[Recorded data]
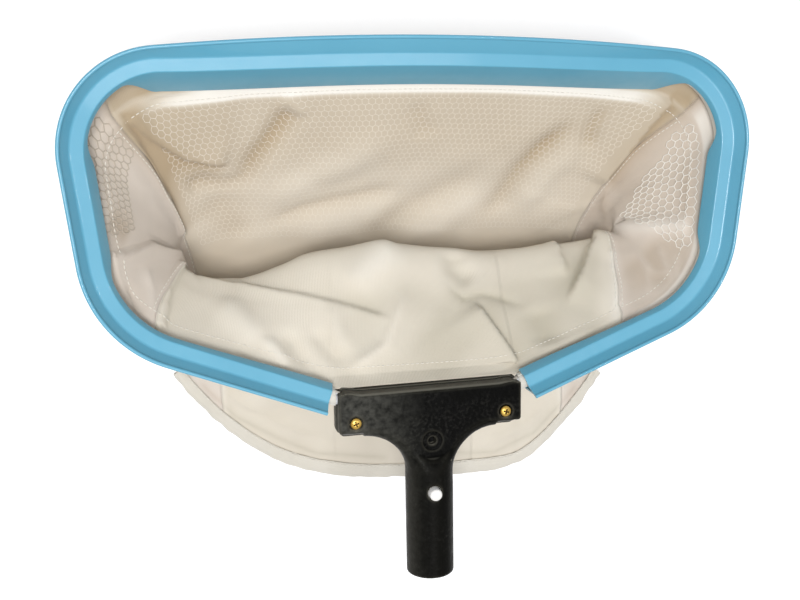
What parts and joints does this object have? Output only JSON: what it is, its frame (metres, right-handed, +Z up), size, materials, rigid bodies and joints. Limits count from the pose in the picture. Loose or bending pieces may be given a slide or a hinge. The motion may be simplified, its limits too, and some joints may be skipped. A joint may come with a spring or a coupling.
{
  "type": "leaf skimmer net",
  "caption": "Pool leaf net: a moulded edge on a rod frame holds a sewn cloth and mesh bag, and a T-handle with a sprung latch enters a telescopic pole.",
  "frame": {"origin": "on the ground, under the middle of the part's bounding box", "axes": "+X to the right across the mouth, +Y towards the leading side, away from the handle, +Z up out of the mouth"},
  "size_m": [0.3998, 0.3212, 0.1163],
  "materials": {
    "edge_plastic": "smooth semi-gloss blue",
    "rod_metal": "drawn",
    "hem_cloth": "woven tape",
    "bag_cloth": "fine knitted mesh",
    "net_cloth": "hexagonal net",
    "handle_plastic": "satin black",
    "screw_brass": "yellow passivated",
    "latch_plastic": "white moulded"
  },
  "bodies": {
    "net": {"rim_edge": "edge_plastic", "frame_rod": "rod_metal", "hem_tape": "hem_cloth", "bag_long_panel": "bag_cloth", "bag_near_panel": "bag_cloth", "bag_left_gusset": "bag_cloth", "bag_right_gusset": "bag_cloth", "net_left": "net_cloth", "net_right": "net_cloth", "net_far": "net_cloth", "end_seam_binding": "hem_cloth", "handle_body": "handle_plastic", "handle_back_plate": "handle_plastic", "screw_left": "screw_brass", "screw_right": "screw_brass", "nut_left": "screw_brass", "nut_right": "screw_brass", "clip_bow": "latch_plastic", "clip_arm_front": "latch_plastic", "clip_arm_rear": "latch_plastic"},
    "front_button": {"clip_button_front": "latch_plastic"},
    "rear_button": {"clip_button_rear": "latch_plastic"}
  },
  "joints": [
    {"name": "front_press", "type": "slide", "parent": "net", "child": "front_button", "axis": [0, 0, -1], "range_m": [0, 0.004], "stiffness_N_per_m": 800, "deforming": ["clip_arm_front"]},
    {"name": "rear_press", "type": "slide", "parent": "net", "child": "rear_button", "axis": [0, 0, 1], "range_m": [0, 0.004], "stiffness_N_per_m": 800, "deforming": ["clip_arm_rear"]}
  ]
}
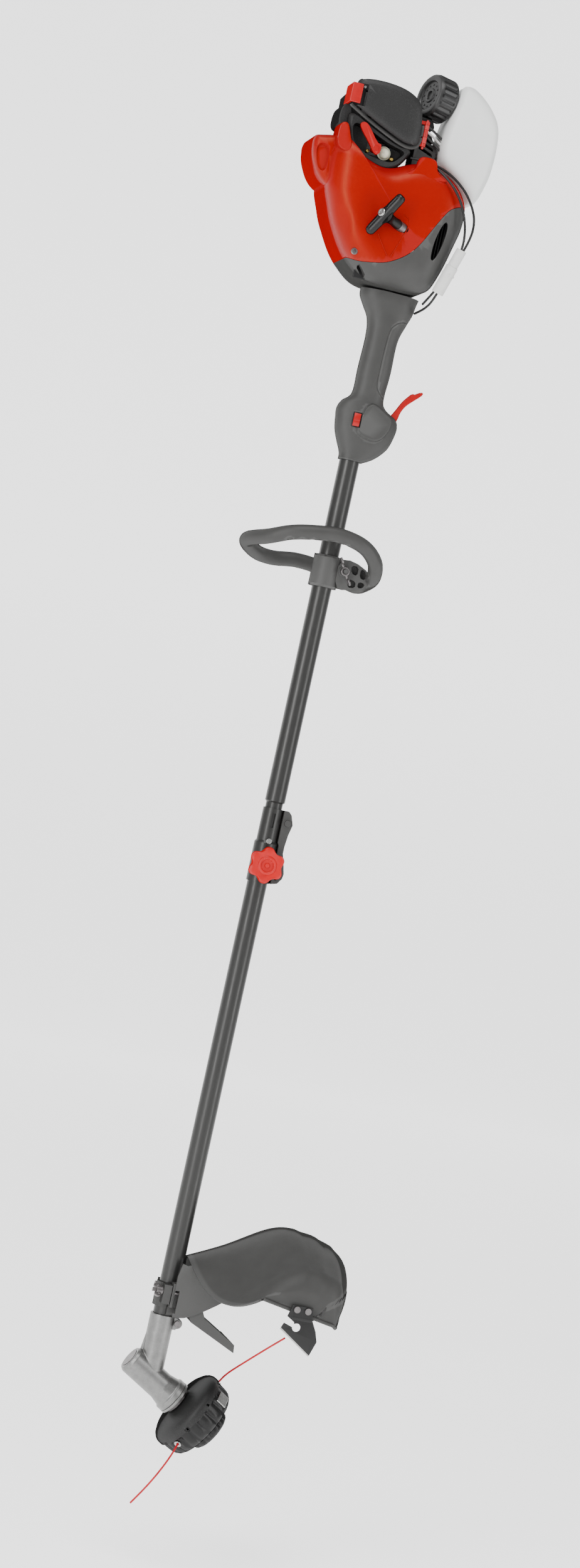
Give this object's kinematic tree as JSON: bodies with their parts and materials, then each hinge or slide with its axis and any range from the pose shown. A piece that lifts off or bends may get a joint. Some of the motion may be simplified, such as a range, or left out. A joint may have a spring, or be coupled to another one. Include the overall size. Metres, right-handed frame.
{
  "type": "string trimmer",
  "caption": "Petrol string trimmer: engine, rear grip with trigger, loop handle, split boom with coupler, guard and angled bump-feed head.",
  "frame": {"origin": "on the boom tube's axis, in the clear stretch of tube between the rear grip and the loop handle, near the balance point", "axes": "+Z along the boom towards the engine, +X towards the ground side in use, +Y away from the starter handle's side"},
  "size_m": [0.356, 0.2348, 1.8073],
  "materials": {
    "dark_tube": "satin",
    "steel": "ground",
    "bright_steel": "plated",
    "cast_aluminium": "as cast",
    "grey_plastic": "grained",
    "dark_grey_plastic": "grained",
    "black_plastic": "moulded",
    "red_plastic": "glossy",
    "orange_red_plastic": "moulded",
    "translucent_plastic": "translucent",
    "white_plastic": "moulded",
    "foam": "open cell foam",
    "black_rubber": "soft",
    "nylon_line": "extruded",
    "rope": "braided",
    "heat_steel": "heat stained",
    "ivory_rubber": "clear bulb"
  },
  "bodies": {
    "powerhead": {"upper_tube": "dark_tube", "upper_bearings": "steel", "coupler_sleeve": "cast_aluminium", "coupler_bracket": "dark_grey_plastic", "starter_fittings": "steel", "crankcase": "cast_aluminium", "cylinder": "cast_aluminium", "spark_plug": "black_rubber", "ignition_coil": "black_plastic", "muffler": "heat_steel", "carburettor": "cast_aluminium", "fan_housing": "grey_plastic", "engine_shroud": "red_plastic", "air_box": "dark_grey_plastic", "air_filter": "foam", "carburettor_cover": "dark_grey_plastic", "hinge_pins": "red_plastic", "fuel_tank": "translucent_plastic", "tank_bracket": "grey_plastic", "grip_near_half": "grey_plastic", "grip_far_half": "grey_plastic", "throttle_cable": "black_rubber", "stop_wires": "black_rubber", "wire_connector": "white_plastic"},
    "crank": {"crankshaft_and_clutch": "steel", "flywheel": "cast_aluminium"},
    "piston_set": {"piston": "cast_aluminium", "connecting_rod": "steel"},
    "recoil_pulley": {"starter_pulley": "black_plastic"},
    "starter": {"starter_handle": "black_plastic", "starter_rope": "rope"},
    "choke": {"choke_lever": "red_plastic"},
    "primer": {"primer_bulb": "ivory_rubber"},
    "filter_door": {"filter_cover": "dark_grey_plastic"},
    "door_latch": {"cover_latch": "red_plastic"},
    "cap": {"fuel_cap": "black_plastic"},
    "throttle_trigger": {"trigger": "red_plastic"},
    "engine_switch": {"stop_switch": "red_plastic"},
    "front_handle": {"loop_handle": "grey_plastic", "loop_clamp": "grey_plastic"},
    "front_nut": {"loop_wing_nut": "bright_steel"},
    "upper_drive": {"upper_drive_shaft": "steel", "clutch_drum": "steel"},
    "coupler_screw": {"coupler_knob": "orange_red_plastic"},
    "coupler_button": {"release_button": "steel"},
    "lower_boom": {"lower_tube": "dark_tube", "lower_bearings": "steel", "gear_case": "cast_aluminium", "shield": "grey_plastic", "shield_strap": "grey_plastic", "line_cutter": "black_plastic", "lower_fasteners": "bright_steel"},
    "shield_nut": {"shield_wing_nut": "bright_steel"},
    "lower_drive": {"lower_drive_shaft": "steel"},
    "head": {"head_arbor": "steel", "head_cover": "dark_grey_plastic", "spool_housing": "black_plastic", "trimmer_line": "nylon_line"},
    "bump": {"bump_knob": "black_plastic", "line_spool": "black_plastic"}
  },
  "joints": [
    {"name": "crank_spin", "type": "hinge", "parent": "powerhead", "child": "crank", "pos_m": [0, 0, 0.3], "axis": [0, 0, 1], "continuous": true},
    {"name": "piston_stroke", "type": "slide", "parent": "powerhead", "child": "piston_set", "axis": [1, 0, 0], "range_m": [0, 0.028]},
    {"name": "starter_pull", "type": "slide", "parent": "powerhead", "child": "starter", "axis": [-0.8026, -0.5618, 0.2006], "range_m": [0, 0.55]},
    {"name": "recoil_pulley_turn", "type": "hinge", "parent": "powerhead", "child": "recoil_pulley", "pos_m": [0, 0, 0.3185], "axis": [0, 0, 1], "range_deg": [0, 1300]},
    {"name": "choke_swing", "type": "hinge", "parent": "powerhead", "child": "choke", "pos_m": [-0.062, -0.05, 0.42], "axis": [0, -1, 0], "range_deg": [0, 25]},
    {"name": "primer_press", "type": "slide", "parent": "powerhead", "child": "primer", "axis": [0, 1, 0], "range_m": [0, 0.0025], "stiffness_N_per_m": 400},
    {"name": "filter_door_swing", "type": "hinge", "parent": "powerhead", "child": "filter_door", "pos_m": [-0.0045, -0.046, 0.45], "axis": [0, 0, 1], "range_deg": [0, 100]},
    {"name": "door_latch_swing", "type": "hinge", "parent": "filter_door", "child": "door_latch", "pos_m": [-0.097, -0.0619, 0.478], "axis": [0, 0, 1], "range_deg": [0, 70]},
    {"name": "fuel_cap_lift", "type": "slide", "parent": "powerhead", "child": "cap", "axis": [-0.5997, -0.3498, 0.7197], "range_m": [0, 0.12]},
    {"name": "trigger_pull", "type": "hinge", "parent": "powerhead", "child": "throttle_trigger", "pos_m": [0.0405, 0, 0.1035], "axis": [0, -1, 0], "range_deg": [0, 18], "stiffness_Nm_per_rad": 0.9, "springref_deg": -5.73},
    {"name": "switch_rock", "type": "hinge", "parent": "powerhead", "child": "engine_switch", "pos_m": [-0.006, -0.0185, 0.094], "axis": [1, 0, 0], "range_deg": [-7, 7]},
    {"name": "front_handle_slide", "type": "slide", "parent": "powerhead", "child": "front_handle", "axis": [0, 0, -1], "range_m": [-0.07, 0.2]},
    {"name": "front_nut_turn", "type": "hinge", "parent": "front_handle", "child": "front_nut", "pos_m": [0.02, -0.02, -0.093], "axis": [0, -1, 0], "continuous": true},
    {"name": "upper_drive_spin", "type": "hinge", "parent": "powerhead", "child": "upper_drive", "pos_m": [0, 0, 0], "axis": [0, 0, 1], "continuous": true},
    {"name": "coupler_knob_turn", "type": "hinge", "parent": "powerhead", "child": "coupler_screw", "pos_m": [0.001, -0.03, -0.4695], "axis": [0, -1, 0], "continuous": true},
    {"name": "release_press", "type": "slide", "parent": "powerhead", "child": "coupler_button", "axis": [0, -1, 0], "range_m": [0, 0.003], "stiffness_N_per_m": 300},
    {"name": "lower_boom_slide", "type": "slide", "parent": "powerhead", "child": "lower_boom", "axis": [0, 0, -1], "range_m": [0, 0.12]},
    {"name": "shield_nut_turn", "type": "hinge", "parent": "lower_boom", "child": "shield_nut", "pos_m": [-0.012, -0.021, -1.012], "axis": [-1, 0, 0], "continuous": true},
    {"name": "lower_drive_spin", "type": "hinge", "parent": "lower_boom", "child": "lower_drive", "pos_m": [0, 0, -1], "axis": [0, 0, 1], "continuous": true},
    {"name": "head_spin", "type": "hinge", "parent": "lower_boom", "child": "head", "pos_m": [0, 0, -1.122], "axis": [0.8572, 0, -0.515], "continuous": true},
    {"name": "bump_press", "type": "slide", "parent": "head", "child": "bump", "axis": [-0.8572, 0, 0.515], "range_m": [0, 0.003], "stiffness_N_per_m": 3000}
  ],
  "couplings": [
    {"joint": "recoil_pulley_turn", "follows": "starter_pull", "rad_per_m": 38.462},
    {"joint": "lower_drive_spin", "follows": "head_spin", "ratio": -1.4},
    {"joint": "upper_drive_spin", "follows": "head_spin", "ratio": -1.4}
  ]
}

Stated exercise: In the data above, tally the lines holding "object" and answer with the figure only.

Result for this task: 2